Now, there was only the problem with the orientation. We saw Dresden on a sign. I was fairly sure Dresden was to the south, so we went in that direction. But when we had to choose between two roads, we just took whichever was smaller and had less traffic, and then there were less and less guides, and they only show the way to the next village and not Dresden. Is Burig on the south or is it Freienbink? We threw a coin. Tschick found the thing with the coin great and said, we were only gonna depend on the coin from now. Head for right, and tail for left, and when it stood, we went straight. But logically, the coin couldn’t stand, so we didn’t make any forward progress. So we gave up the coin eventually and just went right-left-right-legt, that was my suggestion, but it wasn’t any better. You would think that you couldn’t go in a circle if you switched between left and right, but we somehow managed it. When we reached a sign with left to Markgrafpieske and right to Spreenhagen for the third time, Tschick came up with the idea to only go to places that started with a M or a T. But there were too little of those. I thought we could choose those places whose distance was a prime number, but we made a mistake with Bad Freienwalde 51 km, it was too late when we realized it (three times seventeen).
Finally, the sun shined through. The road split in a corn field. Left was endless cobblestone, and right was endless sand. We had difficulty telling which road was more towards south. The sun wasn’t really in the middle. It was almost eleven.
“South is that way.” Tschick said.
“That’s east.”
We got out and ate a few chocolate cookies which were already half melted. The insects in the corn field made a weird noise.
“You do know that you can tell the directions with a watch, right?” Tschick held his watch up. An old, Russian model. He had it between us, but I didn’t know how it’s supposed to work, and he didn’t either. I think you had to point a hand toward the sun, and then the other hand shows north or something. But right now, it’s almost eleven, and both hands are pointing toward the sun.
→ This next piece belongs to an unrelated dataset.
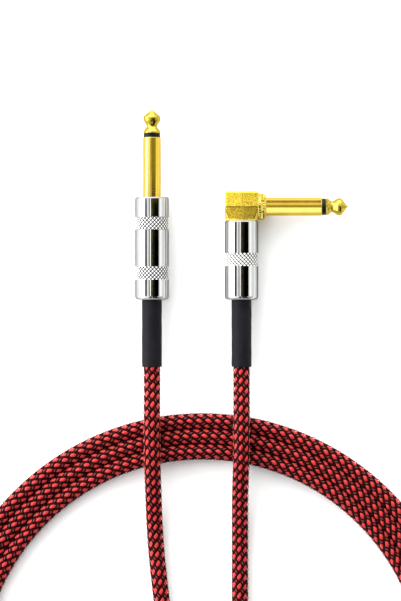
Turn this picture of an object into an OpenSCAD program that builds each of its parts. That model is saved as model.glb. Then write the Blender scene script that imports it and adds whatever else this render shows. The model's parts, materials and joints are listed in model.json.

“Maybe it can also show south.” Tschick said.
“And south is gonna be over there half an hour later?”
“Maybe because it’s summertime. It doesn’t work in summer. I’ll turn it back an hour.”
“And what’s that supposed to do? The hands turn in an hour, but the directions don’t change that fast.”
“But when the compass turns itself – maybe it’s a geocompass.”
“A geocompass!”
“Haven’t you heard anything of it?”
“A geocompass has nothing to do with turning. It doesn’t turn.” I said, “It has something to do with alcohol. There’s alcohol involved.”
“You’re definitely talking shit here.”
“I learned it from a book, where a captain broke the compass because he was an alcoholic, and then the whole ship lost directions.”
“That sounds like a hell of a book.”
“You have a point. It’s called, I believe, The Seabear. Or The Seawolf.”
“You mean Steppenwolf. It’s also about dragon. My brother reads these kinds of things.”
“Steppenwolf just happened to also be a band.” I said.
“So, I would say, if we don’t know where south is, we just take the sand route.” Tschick said and put his watch back on. “There’s less people.”
And just as usual, he was right. It was a good decision. We didn’t see any cars for a whole hour. We were at a place where no more houses could be seen at the horizon. Pumpkins lied on a field, about a medicine ball’s size.